Einde inhoudsopgave
Richtlijn 2002/56/EG betreffende het in de handel brengen van pootaardappelen
Artikel 21
Geldend
Geldend vanaf 09-01-2024
- Bronpublicatie:
08-01-2024, PbEU L 2024, 2024/202 (uitgifte: 09-01-2024, regelingnummer: 2024/202)
- Inwerkingtreding
09-01-2024
- Bronpublicatie inwerkingtreding:
08-01-2024, PbEU L 2024, 2024/202 (uitgifte: 09-01-2024, regelingnummer: 2024/202)
- Vakgebied(en)
Agrarisch recht (V)
Ondernemingsrecht / Economische ordening
Gezondheidsrecht / Voedsel- en warenkwaliteit
1.
Op voorstel van de Commissie stelt de Raad met gekwalificeerde meerderheid van stemmen vast of het in een derde land geoogste pootgoed dat dezelfde waarborgen biedt ten aanzien van de eigenschappen daarvan, alsmede van de toepassing van de maatregelen betreffende het onderzoek, de verzekering van de identiteit, de aanduiding en de controle, in dit opzicht gelijkwaardig is aan basispootgoed of gecertificeerd pootgoed dat in de Gemeenschap is geoogst en voldoet aan de bepalingen van deze richtlijn.
2.
Totdat de Raad zich overeenkomstig lid 1 heeft uitgesproken, mogen de lidstaten zelf de in dat lid bedoelde vaststellingen verrichten.
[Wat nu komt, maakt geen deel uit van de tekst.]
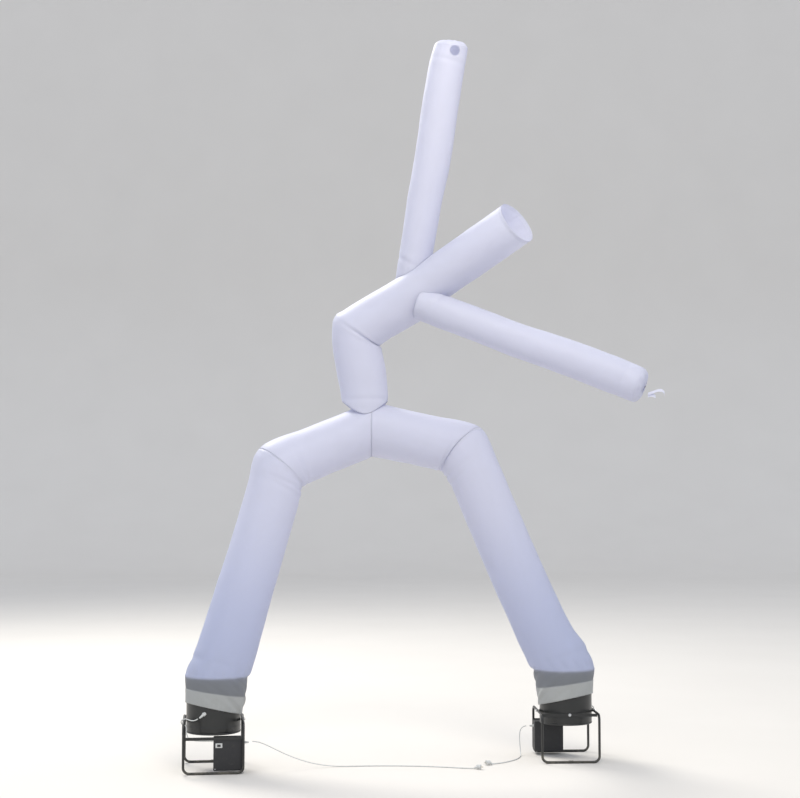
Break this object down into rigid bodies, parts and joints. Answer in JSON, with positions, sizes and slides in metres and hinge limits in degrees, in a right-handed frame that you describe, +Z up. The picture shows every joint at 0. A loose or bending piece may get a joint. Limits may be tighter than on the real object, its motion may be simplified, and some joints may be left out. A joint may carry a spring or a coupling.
{
  "type": "inflatable air dancer with two blowers",
  "caption": "White sewn-nylon tube figure with two splayed legs, a bent body and two raised arms, held up by air, its leg cuffs pulled over the drums of two framed fan blowers.",
  "frame": {"origin": "On the ground, under the middle of the bounding box of everything but the mains leads and plugs.", "axes": "+Z up; +X from the left blower to the right one as the viewer sees them; +Y away from the viewer."},
  "size_m": [3.76, 1.0986, 5.7803],
  "materials": {
    "nylon": "thin semi-glossy ripstop nylon, a little light passes through it",
    "housing": "satin black powder coat",
    "box": "moulded black plastic with rounded edges",
    "bolt": "bright zinc-plated bolt heads",
    "plate": "light grey moulded plate",
    "cable": "light grey flexible cable sheath"
  },
  "bodies": {
    "root": {"leg_left": "nylon", "leg_right": "nylon", "thigh_left": "nylon", "thigh_right": "nylon", "body": "nylon", "arm_left": "nylon", "arm_left_end": "nylon", "arm_right": "nylon", "arm_right_end": "nylon", "streamer_long": "nylon", "streamer_short": "nylon", "drum_left": "housing", "frame_left": "housing", "upper_strap_left": "housing", "lower_strap_left": "housing", "control_box_left": "box", "side_spacer_left_a": "housing", "side_spacer_left_b": "housing", "strap_bolt_left": "bolt", "side_bolt_left_a": "bolt", "side_bolt_left_b": "bolt", "switch_plate_left": "plate", "cable_gland_left": "cable", "motor_cable_left": "cable", "strain_relief_left": "cable", "lead_left": "cable", "plug_left": "cable", "drum_right": "housing", "frame_right": "housing", "upper_strap_right": "housing", "lower_strap_right": "housing", "control_box_right": "box", "side_spacer_right_a": "housing", "side_spacer_right_b": "housing", "strap_bolt_right": "bolt", "side_bolt_right_a": "bolt", "side_bolt_right_b": "bolt", "switch_plate_right": "plate", "cable_gland_right": "cable", "motor_cable_right": "cable", "strain_relief_right": "cable", "lead_right": "cable", "plug_right": "cable"}
  },
  "joints": []
}
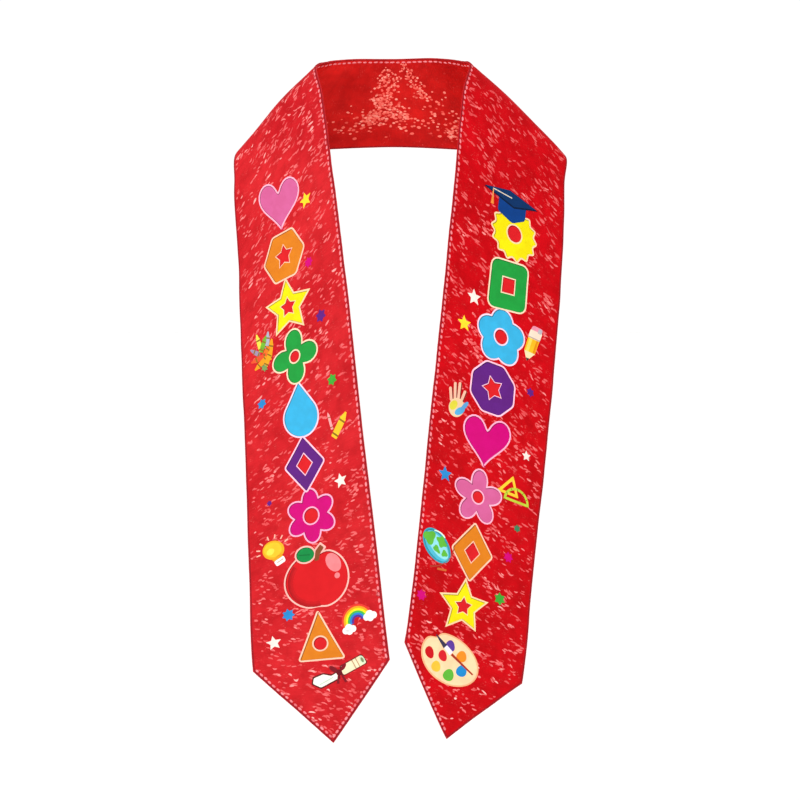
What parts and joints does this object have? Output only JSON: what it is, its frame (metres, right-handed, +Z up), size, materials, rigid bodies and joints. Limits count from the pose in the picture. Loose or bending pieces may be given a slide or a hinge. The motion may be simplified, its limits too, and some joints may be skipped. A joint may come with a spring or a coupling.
{
  "type": "graduation stole",
  "caption": "Child's graduation stole in its worn form: one strip of cloth round the nape, over both shoulders and down the chest to pointed ends.",
  "frame": {"origin": "where the middle of the neck lining rests on the nape", "axes": "+Z up, +Y to the wearer's back, +X to the right for someone who faces the wearer"},
  "size_m": [0.3154, 0.1367, 0.6451],
  "materials": {
    "face_cloth": "bright red satin, printed with small pale glitter streaks",
    "lining_cloth": "deeper red satin with small round glints",
    "print_film": "smooth coloured print with a pale outline",
    "stitch_thread": "pale pink sewing thread"
  },
  "bodies": {
    "root": {"left_panel": "face_cloth", "right_panel": "face_cloth", "neck_band": "face_cloth", "neck_lining": "lining_cloth"}
  },
  "joints": []
}
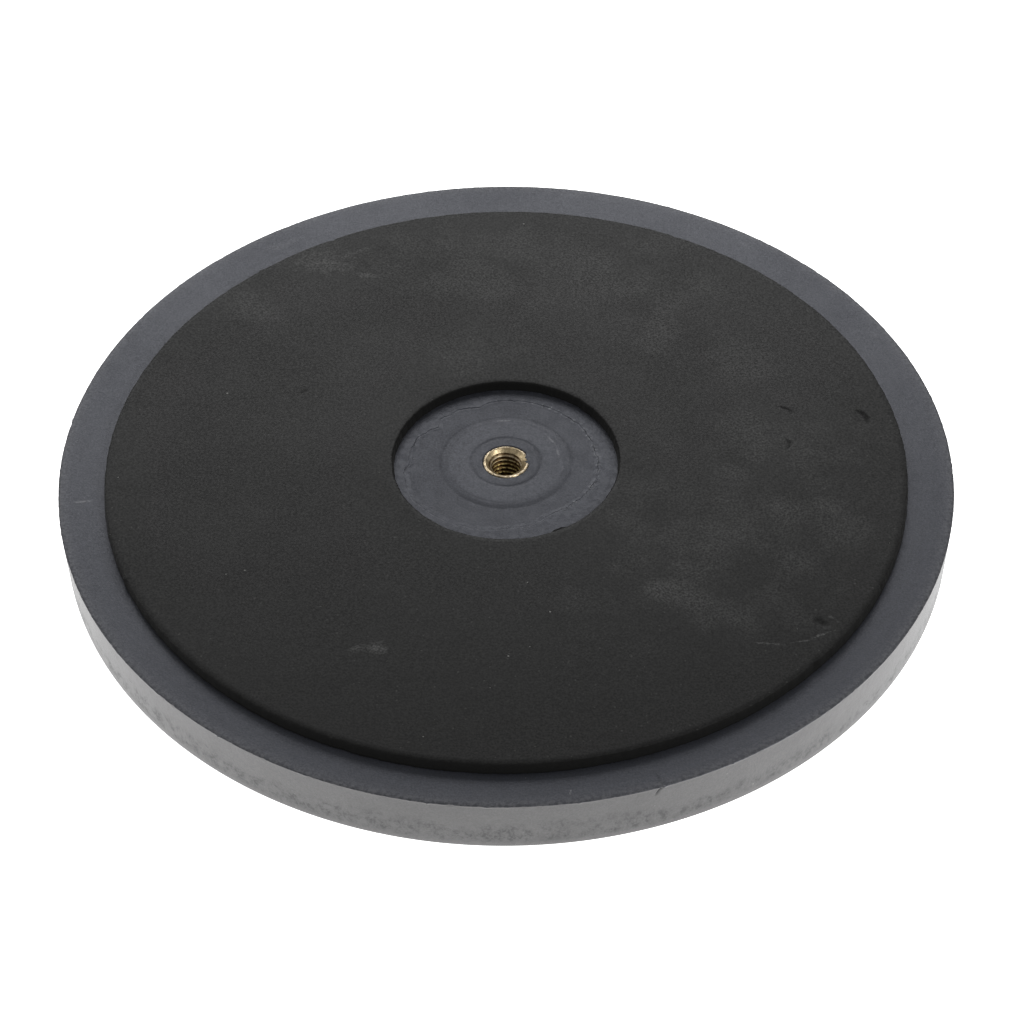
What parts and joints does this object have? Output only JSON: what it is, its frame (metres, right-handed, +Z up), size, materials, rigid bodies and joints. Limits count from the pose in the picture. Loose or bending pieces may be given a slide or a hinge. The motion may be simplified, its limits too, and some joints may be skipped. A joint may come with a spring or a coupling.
{
  "type": "drum practice pad",
  "caption": "Round moulded rubber practice pad with a foam ring glued on its underside and a brass threaded insert in the middle for a stand.",
  "frame": {"origin": "middle of the playing face, which lies down on the surface", "axes": "+Z up along the disc's axis, from the playing face towards the foam underside and out of the mouth of the thread"},
  "size_m": [0.2032, 0.2032, 0.0159],
  "materials": {
    "moulded_rubber": "matte",
    "dried_adhesive": "satin",
    "black_foam": "matte",
    "brass": "satin"
  },
  "bodies": {
    "root": {"rubber_disc": "moulded_rubber", "adhesive_film": "dried_adhesive", "foam_ring": "black_foam", "threaded_insert": "brass"}
  },
  "joints": []
}
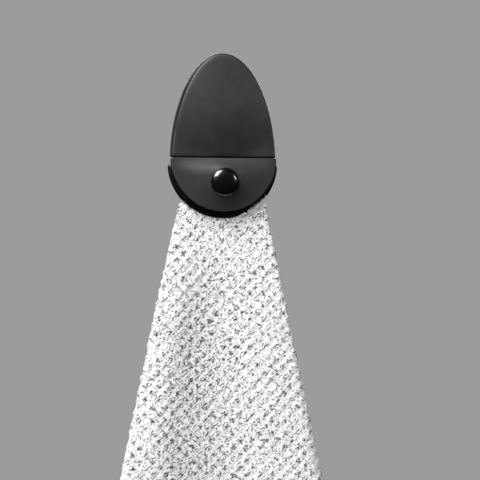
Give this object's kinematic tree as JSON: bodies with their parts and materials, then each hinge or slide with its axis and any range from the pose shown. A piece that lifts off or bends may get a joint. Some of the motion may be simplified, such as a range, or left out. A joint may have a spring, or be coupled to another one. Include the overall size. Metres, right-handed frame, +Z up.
{
  "type": "golf towel",
  "caption": "Waffle-weave golf towel hung by its corner from an egg-shaped silicone tab with a magnet pod, a crease hinge and a snap that lets the towel come off.",
  "frame": {"origin": "middle of the flat magnet face on the back of the pod", "axes": "+Z up, from the towel to the top of the pod; +Y out of the magnet face, towards what it holds to; -Y is the front; +X is to the right seen from the front"},
  "size_m": [0.1902, 0.0426, 0.6131],
  "materials": {
    "silicone": "matte",
    "cover": "matte",
    "patch": "matte",
    "enamel": "gloss",
    "steel": "satin",
    "nickel": "polished",
    "spring": "satin",
    "waffle": "matte",
    "hem": "matte"
  },
  "bodies": {
    "magnet_pod": {"pod_front_skin": "silicone", "pod_back_cover": "cover", "magnet_upper": "nickel", "magnet_left": "nickel", "magnet_right": "nickel", "keeper_plate": "steel"},
    "snap_flap": {"flap_skin": "silicone", "snap_cap": "enamel", "snap_socket": "enamel"},
    "snap_ring": {"socket_spring": "spring"},
    "towel_head": {"snap_stud": "enamel", "stud_rivet": "enamel", "front_patch": "patch", "back_patch": "patch", "towel_corner": "waffle"},
    "towel_drop": {"towel_cloth": "waffle", "hem_upper_left": "hem", "hem_upper_right": "hem", "hem_lower_left": "hem", "hem_lower_right": "hem"}
  },
  "joints": [
    {"name": "tab_hinge", "type": "hinge", "parent": "magnet_pod", "child": "snap_flap", "pos_m": [0, -0.0071, -0.028], "axis": [-1, 0, 0], "range_deg": [0, 100], "stiffness_Nm_per_rad": 0.03, "springref_deg": -20.05},
    {"name": "snap_swivel", "type": "hinge", "parent": "snap_flap", "child": "snap_ring", "pos_m": [0, -0.0053, -0.0414], "axis": [0, 1, 0], "range_deg": [-5, 5]},
    {"name": "snap_pull", "type": "slide", "parent": "snap_ring", "child": "towel_head", "axis": [0, 1, 0], "range_m": [0, 0.012]},
    {"name": "towel_swing", "type": "hinge", "parent": "towel_head", "child": "towel_drop", "pos_m": [0, -0.003, -0.0634], "axis": [-1, 0, 0], "range_deg": [-60, 60]}
  ]
}
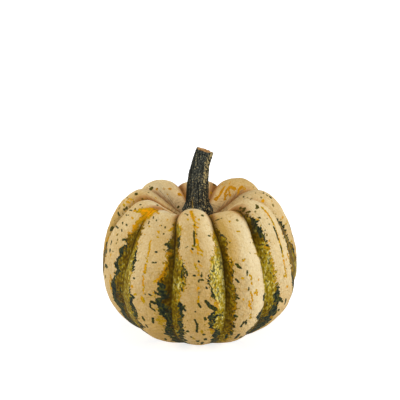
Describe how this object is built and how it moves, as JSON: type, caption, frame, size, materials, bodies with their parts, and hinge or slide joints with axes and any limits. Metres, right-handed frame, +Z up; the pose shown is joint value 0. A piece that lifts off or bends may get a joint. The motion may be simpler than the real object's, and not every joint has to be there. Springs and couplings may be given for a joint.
{
  "type": "sweet dumpling squash",
  "caption": "Whole small winter squash, squat and deeply ribbed, cream with mottled green grooves, with a dry curved stem; rests on a small flat spot.",
  "frame": {"origin": "on the surface that the squash rests on, under the middle of its overall box", "axes": "+Z up along the fruit's axis to the stem; the most regular rib faces -Y; +X is on the right when that rib is seen from the front, and the stem's tip leans towards it"},
  "size_m": [0.1226, 0.1252, 0.118],
  "materials": {
    "rind": "smooth satin rind, slightly waxy: cream ground, dark green and olive mottling in the grooves, yellow and orange flecks",
    "stem_bark": "dry matte stem, dark grey-green, ridged and warty, with tan flecks and a tan cut end"
  },
  "bodies": {
    "root": {"fruit": "rind", "stem": "stem_bark"}
  },
  "joints": []
}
Dit recht vervalt op 1 juli 1975.
3.
De lidstaten worden gemachtigd de geldigheidsduur van de vaststellingen die zij overeenkomstig lid 2 hebben verricht, te verlengen tot en met 31 maart 2031, met dien verstande dat daartoe strekkende besluiten slechts mogen worden gebruikt in overeenstemming met de verplichtingen die voor de lidstaten voortvloeien uit de bij Richtlijn 2000/29/EG van de Raad van 8 mei 2000 betreffende de beschermende maatregelen tegen het binnenbrengen en de verspreiding in de Gemeenschap van voor planten en voor plantaardige producten schadelijke organismen (1) vastgestelde gemeenschappelijke regels op fytosanitair gebied.
De in de eerste alinea genoemde termijn kan volgens de in artikel 25, lid 2, bedoelde procedure voor derde landen worden verlengd, indien en zolang niet de nodige informatie beschikbaar is voor een vaststelling overeenkomstig lid 1.
4.
De leden 1 en 2 vinden eveneens toepassing op iedere nieuwe lidstaat gedurende de periode vanaf zijn toetreding tot het tijdstip waarop hij de nodige wettelijke en bestuursrechtelijke bepalingen in werking moet doen treden teneinde aan de bepalingen van deze richtlijn te voldoen.
Voetnoten
PB L 169 van 10.7.2000, blz. 1. Richtlijn laatstelijk gewijzigd bij Richtlijn 2002/28/EG van de Commissie (PB L 77 van 20.3.2002, blz. 23).